高瀬彼方 天魔の羅刹兵 蒼月譚

おススメ度 9

幻冬舎 幻狼fantasia novels 2008年08月

あらすじ

種子島式・羅刹兵。
種子島に漂着したポルトガルの宣教師達により伝えられた、人と同じように二本の腕を持ち、五本の指で物を持つ事が出来る巨大な人工の鬼。
「種子島」と呼称されることもあるが、人々はその威容から「羅刹兵」と呼ぶようになる。
しかしこの羅刹兵は操縦が非常に困難であり、安定性を欠く乗り物で、更に主動力部の「鬼釜」と呼ばれる蒸気動力炉は非常に高価な上、燃料すら不足しており、貨物船の積み下ろしや作業用に使われるのが主であった。

だが、長篠の戦において、織田軍は二体の羅刹兵を投入した。
名高い武田軍はその羅刹兵の前に惨敗し、その中に味方を逃すため踏みとどまる馬場美濃信春の元で戦う小心者の穴山小平太の姿があった。
三時間も戦い続けた信春の前に、柴田勝家が操る羅刹兵「烈震」そして明智光秀が操る「蒼月」が迫る。
信春は討ち死に、そして傷を負い動けない小平太に金棒を振り下ろす烈震、しかし小平太の叫びに蒼月が反応した。

羅刹兵には「荒魂」という特殊装置が搭載されており、それが操者の意志で羅刹兵の動きを制御しているのだが、これに反応する人間は限られており、織田軍でもありとあらゆる人間が試されたが、反応を示したのは柴田勝家と明智光秀の二人だけであった。

荒魂が反応を示し、羅刹兵を操れる可能性を持った小平太を光秀は捕らえる。
そして新たな羅刹兵「狗神」の操者となった小平太は、光秀と共に戦場を駆ける。

感想

復刻版です。
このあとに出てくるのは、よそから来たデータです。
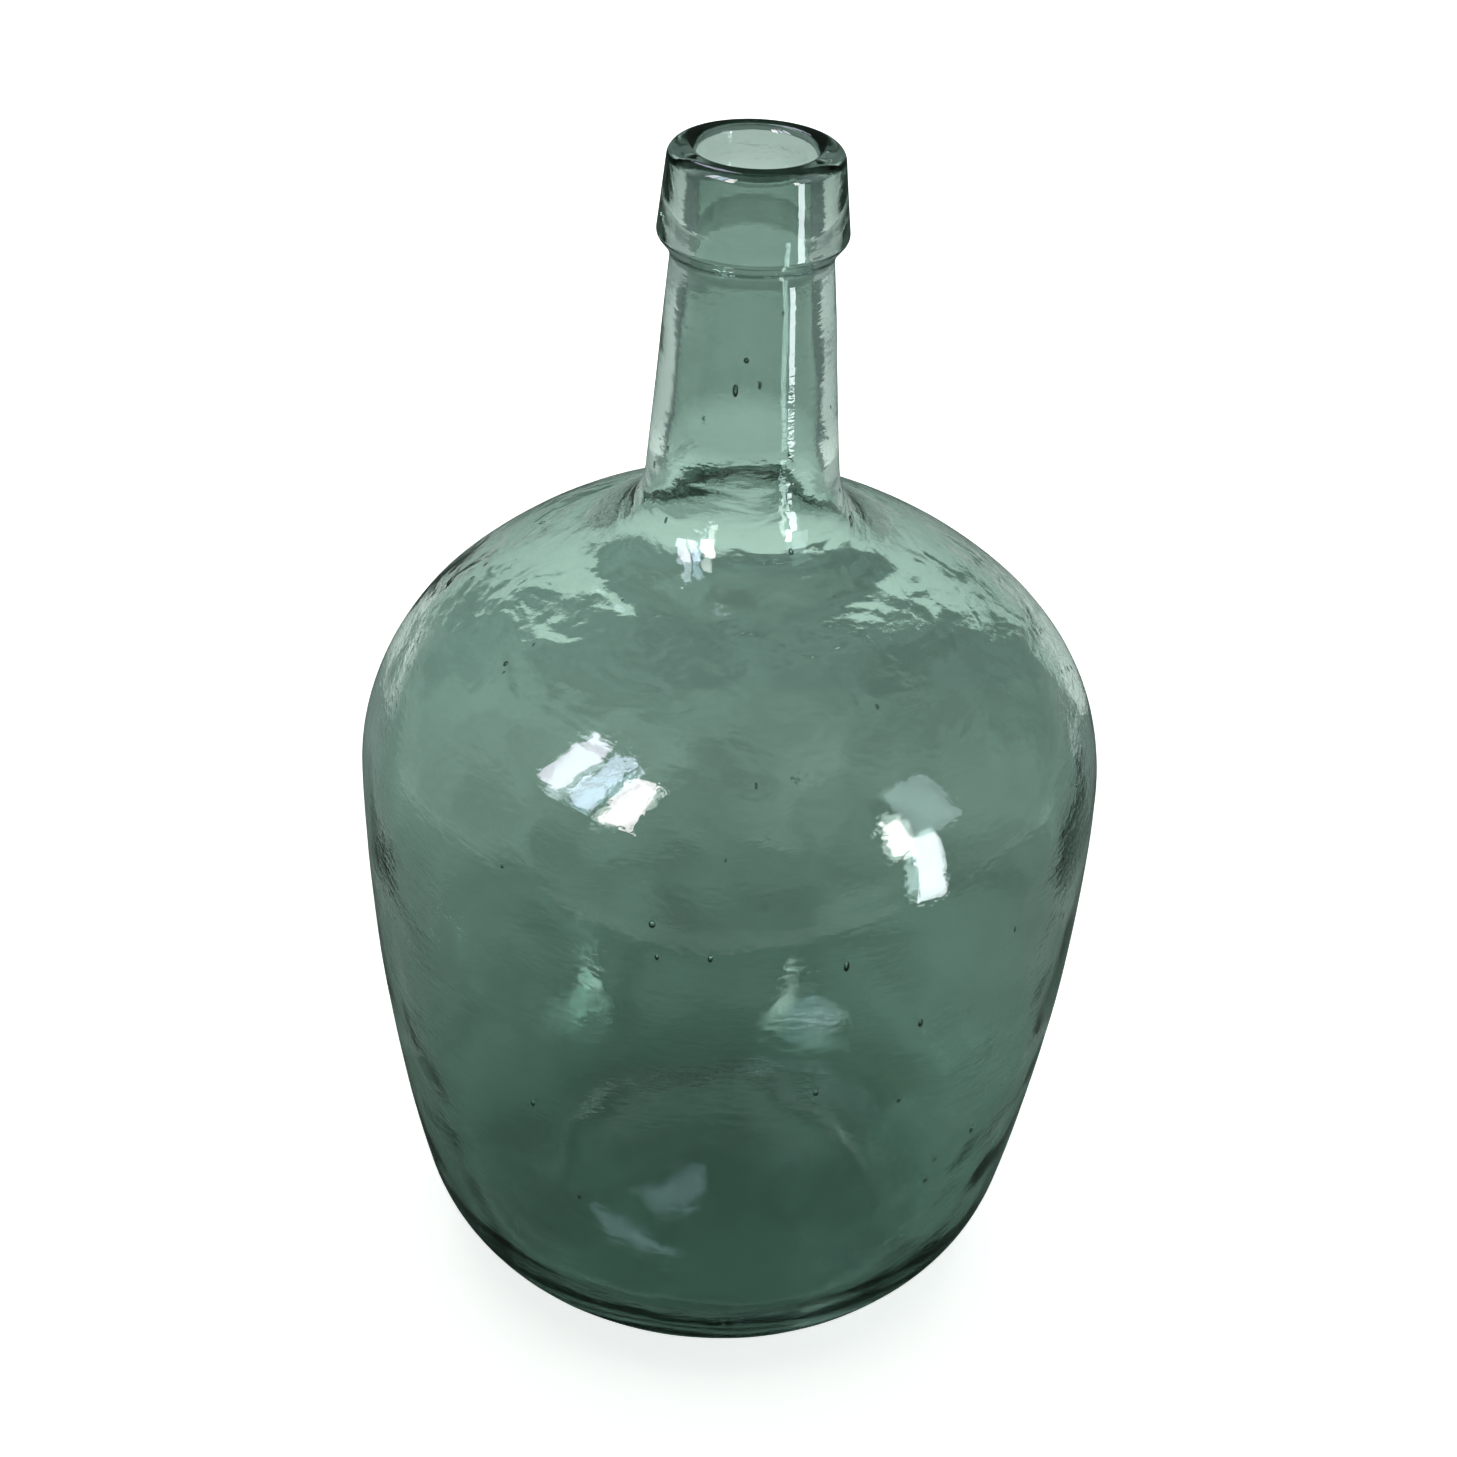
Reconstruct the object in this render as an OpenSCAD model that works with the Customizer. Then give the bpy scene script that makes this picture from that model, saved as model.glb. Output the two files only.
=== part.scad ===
// Five-litre glass demijohn, blown in a mould as one piece.
// The outside and the inside of the glass are each one outline of arcs that run into
// each other without a corner, and the two together are turned about Z.
// Z is up, and the origin is the centre of the resting ring.

/* [Body] */
// Outer diameter at the widest circle
body_d = 200; // [184:1:230]
// Height of the widest circle above the floor
belly_h = 156; // [140:1:165]
// Overall height
bottle_h = 329; // [318:1:350]
// Radius of the big heel curve below the wall
heel_r = 44.5; // [38:0.5:46]
// Radius of the round shoulder above the widest circle
shoulder_r = 59; // [54:0.5:64]
// How far the shoulder turns before the flatter crown takes over, in degrees
shoulder_turn = 47; // [43:1:52]
// Radius of the flatter crown that carries the neck
crown_r = 134; // [110:1:200]

/* [Base] */
// How far the flat ring that the bottle stands on lies in from the widest circle
ring_in = 42.2; // [40:0.2:50]
// Width of that flat ring
ring_w = 3.4; // [1:0.2:8]
// Radius of the tight curve from the ring up to the heel
toe_r = 15; // [8:0.5:20]
// How far that tight curve turns, in degrees
toe_turn = 31; // [24:1:40]
// Height of the push-up at the centre of the base
punt_h = 7; // [4:0.5:16]
// Radius of the curve from the ring into the push-up
punt_edge_r = 10; // [4:0.5:16]

/* [Neck] */
// Outer diameter of the neck just below the collar
neck_d = 40.4; // [38:0.1:43]
// How far each side of the neck leans out on its way down, in degrees
neck_lean = 4.6; // [2:0.1:7]
// Radius of the hollow curve between the crown and the neck
neck_curve_r = 20; // [12:0.5:26]

/* [Collar] */
// Diameter of the collar at its lower edge, its widest circle
collar_d = 47.8; // [45:0.1:54]
// Diameter of the collar at the top
collar_top_d = 43; // [38:0.1:46]
// Height of the collar band
collar_h = 22; // [14:0.5:28]
// Height of the slope from the neck out to the band
collar_slope_h = 4.6; // [3.5:0.1:9]
// Radius of the collar's rounded lower edge
collar_edge_r = 2.4; // [0.6:0.1:3]
// Radius of the hollow where that slope leaves the neck
collar_root_r = 6; // [2:0.5:8]
// Radius of the lip's outer edge
lip_r = 3.3; // [1:0.1:3.5]

/* [Inside] */
// Thickness of the wall from the heel up to the crown
wall = 3.2; // [2.4:0.1:5]
// Thickness of the glass under the lowest inside circle
base_wall = 5; // [4:0.1:9]
// Radius of the inside heel curve
heel_in_r = 38; // [32:0.5:40]
// Diameter of the straight bore that takes the stopper
bore_d = 29; // [25:0.1:31]
// Depth of the straight bore below the lip
bore_h = 27; // [15:0.5:40]
// Radius of the bore's rounded upper edge
bore_edge_r = 2.4; // [0.6:0.1:3]
// How far the inside of the neck leans out below the bore, in degrees
neck_in_lean = 5.5; // [4:0.1:7]
// Radius of the inside of the crown, smaller than outside, so the glass thickens to the neck
crown_in_r = 105; // [96:1:130]
// Radius of the inside curve between the neck and the crown
neck_curve_in_r = 36; // [26:0.5:42]

/* [Hidden] */
// Largest distance between an arc and the straight steps that draw it
arc_sag = 0.04;
turn_steps = 96;
glass_green = [0.50, 0.62, 0.55, 0.55];
belly_r = body_d / 2;
ring_r = belly_r - ring_in;
toe_c = [ring_r, toe_r];
heel_c = toe_c - (heel_r - toe_r) * dir(toe_turn - 90);
// The wall is the one arc that is upright at the widest circle and meets the heel
wall_r = joining_r(belly_r - heel_c.x, belly_h - heel_c.y, heel_r);
wall_c = [belly_r - wall_r, belly_h];
shoulder_c = [belly_r - shoulder_r, belly_h];
// The inside heel stands on the base and meets the inside of the wall
heel_in_up = belly_h - base_wall - heel_in_r;
heel_in_c = [wall_c.x + sqrt(pow(wall_r - wall - heel_in_r, 2) - pow(heel_in_up, 2)),
             base_wall + heel_in_r];
punt_edge_c = [ring_r - ring_w, punt_edge_r];
neck_top = [neck_d / 2, bottle_h - collar_h - collar_slope_h];
bore_end = [bore_d / 2, bottle_h - bore_h];

function dir(angle) = [cos(angle), sin(angle)];
function unit(v) = v / norm(v);
function angle_of(v) = atan2(v.y, v.x);

// Radius of an arc that is upright where it passes a point, and that meets a circle of
// radius r inside it, whose centre lies in and down from that point
function joining_r(in, down, r) = (in * in + down * down - r * r) / (2 * (in - r));

// Radius of a dome on the axis that rises by h above a circle of radius r at its rim,
// whose centre is at rim_x
function dome_r(rim_x, h, r) = (rim_x * rim_x + h * h) / (2 * h) - r;

function arc(c, r, from, to) =
    let (step = 2 * acos(1 - arc_sag / r), n = max(2, ceil(abs(to - from) / step)))
    [for (i = [0 : n]) c + r * dir(from + (to - from) * i / n)];

// A corner between two straight sides, as an arc that meets both
function rounded(before, corner, after, r) =
    let (u = unit(before - corner), v = unit(after - corner),
         half = acos(u * v) / 2,
         c = corner + unit(u + v) * r / sin(half),
         from = angle_of(u * r / tan(half) + corner - c),
         sweep = angle_of(v * r / tan(half) + corner - c) - from)
    arc(c, r, from, from + (sweep > 180 ? sweep - 360 : sweep < -180 ? sweep + 360 : sweep));

// Radius of the largest hollow curve that fits between the crown and a point of the neck's side,
// which lies at v from the crown's centre
function room_r(v, crown, lean) = (v * v - crown * crown) / (2 * (crown - v * dir(lean)));

// Centre of the hollow curve that meets the crown below it and the neck's side above it
function neck_curve_c(crown_c, crown, r, top, lean) =
    let (down = [sin(lean), -cos(lean)],
         start = top + r * dir(lean) - crown_c,
         along = start * down,
         reach = crown + r)
    crown_c + start - down * (along + sqrt(along * along - start * start + reach * reach));

// The side of the bottle from the heel up to the foot of the neck, moved in by inset
function side(inset, heel_from, heel_at, heel, crown, curve_r, top, lean) =
    let (heel_to = angle_of(heel_at - wall_c),
         crown_c = shoulder_c - (crown - shoulder_r + inset) * dir(shoulder_turn),
         curve = min(curve_r, room_r(top - crown_c, crown, lean)),
         curve_c = neck_curve_c(crown_c, crown, curve, top, lean),
         crown_to = angle_of(curve_c - crown_c))
    concat(arc(heel_at, heel, heel_from, heel_to),
           arc(wall_c, wall_r - inset, heel_to, 0),
           arc(shoulder_c, shoulder_r - inset, 0, shoulder_turn),
           arc(crown_c, crown, shoulder_turn, crown_to),
           arc(curve_c, curve, crown_to + 180, 180 + lean));

// A push-up from the axis out to the circle round edge_c that it runs into
function push_up_r(top, edge_c, edge_r) = dome_r(edge_c.x, top - edge_c.y + edge_r, edge_r);

function push_up_end(top, edge_c, edge_r) = angle_of(edge_c - [0, top - push_up_r(top, edge_c, edge_r)]);

function push_up(top, edge_c, edge_r) =
    let (r = push_up_r(top, edge_c, edge_r))
    arc([0, top - r], r, 90, push_up_end(top, edge_c, edge_r));

function collar_outline() =
    let (foot = neck_top + [tan(neck_lean), -1], edge = [collar_d / 2, bottle_h - collar_h],
         lip = [collar_top_d / 2, bottle_h], mouth = [bore_d / 2, bottle_h])
    concat(rounded(foot, neck_top, edge, collar_root_r),
           rounded(neck_top, edge, lip, collar_edge_r),
           rounded(edge, lip, mouth, lip_r),
           rounded(lip, mouth, bore_end, bore_edge_r));

function outside() =
    concat(push_up(punt_h, punt_edge_c, punt_edge_r),
           arc(punt_edge_c, punt_edge_r, push_up_end(punt_h, punt_edge_c, punt_edge_r) + 180, 270),
           arc(toe_c, toe_r, -90, toe_turn - 90),
           side(0, toe_turn - 90, heel_c, heel_r, crown_r, neck_curve_r, neck_top, neck_lean));

function inside() =
    concat(push_up(punt_h + base_wall, heel_in_c, heel_in_r),
           side(wall, push_up_end(punt_h + base_wall, heel_in_c, heel_in_r) - 180,
                heel_in_c, heel_in_r, crown_in_r, neck_curve_in_r, bore_end, neck_in_lean),
           [bore_end]);

function reversed(points) = [for (i = [len(points) - 1 : -1 : 0]) points[i]];

module bottle() {
    color(glass_green)
        rotate_extrude($fn = turn_steps)
            polygon(concat(outside(), collar_outline(), reversed(inside())));
}

bottle();
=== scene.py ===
import math
import random

import bpy
from mathutils import Matrix, Vector, noise


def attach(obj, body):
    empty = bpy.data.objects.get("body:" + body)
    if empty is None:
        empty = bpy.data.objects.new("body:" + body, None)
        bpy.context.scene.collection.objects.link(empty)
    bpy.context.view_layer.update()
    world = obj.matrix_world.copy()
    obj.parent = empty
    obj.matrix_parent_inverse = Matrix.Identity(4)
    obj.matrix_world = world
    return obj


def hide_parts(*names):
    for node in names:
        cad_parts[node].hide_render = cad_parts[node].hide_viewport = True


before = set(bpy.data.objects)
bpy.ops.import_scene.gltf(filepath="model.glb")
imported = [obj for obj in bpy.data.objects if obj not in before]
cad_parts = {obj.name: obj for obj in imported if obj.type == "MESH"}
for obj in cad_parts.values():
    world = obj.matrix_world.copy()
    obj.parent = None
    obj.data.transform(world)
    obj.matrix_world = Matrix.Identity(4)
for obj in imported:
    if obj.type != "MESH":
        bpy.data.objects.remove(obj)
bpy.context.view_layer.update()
mm = 0.001


# Small helpers


def toLinear(hexColour):
    channels = [int(hexColour[i:i + 2], 16) / 255 for i in (1, 3, 5)]
    return [c / 12.92 if c <= 0.04045 else ((c + 0.055) / 1.055) ** 2.4 for c in channels] + [1]


def addNode(tree, kind, settings={}, links={}):
    # A socket goes by its name, or by its number where names repeat: a mix has 0, 6 and 7
    node = tree.nodes.new(kind)
    for name, value in settings.items():
        if name == "stops":  # places in metres, with their colours
            elements = node.color_ramp.elements
            elements.remove(elements[1])
            elements[0].position, elements[0].color = value[0][0], toLinear(value[0][1])
            for at, colour in value[1:]:
                elements.new(at).color = toLinear(colour)
        elif isinstance(name, int) or name in node.inputs:
            node.inputs[name].default_value = value
        else:
            setattr(node, name, value)
    for name, socket in links.items():
        tree.links.new(socket, node.inputs[name])
    return node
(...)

旧版も持っているのですが、どうしても手直ししている新装版が欲しくて買ってしまいました。
どちらかと言うと「女王様の紅い翼」シリーズのほうが好きだったのですが、読み返してみてなるほど、友達の評価が高かったのはこっちだったのですが、納得。やはり天魔の羅刹兵も面白い。
作者がHPで書いてあるとおり、主人公の年齢が途中で変わってます、本当は14歳だそうです。
ですが、そんな事は些細な間違いです。「天魔の羅刹兵」を読むには何の障害にもなりません。

挿絵も変更しているのですが、一番びっくりしたのは明智光秀。旧版では月代があり普通のおじさん風なのに、新装版は長髪美形。一瞬信長かと思いました。
主人公も旧版はどうにも百姓ッぽさが抜けきらない顔で、美少年という設定をつい忘れてしまっていたのですが、それが改善されてます。個人的には前の顔も結構好きだったのですけどね。
そして何より羅刹兵。狗神の狗っぽさがなくなっています。

高瀬さんの作品はどれも面白いです。文章が上手い、とにかく先を読ませる力があります。
もっと売れて良い作家さんだと思うのですが、いまいちマイナーな方で残念です。
この作品も羅刹兵が鉄砲の変わりに伝えられたというのが、さも事実のように書かれ、小心者の小平太が羅刹兵を駆り戦うときの葛藤。そして歴史的事実、どれも上手くて面白い。とにかくさんは登場人物の内面を書くのが上手いのです。

羅刹兵は聖刻の操兵のような感じでしょうか。そこに自分の意志を伝達できる「荒魂」が搭載されているので、操兵より自分の意志で動かす事が出来ます。(聖刻を知らない人、すみません。他に近いものが思い当りませんでした)
ですが、整備が大変なため、下手な動かし方をすると整備関係の方から悲鳴が飛びます。
主人公は主人公で安全な操縦席で、民間人を惨殺する事に抵抗を覚え苦悩します。
そのストーリーの端々にあるちょっとしたギャップがとても面白い。ちょい役にも性格づけの上手さがにじみ出ています。

旧版はおそらく古本でしか手に入らないので、是非一度復刻版をお読みください。年代問わず面白いと思います。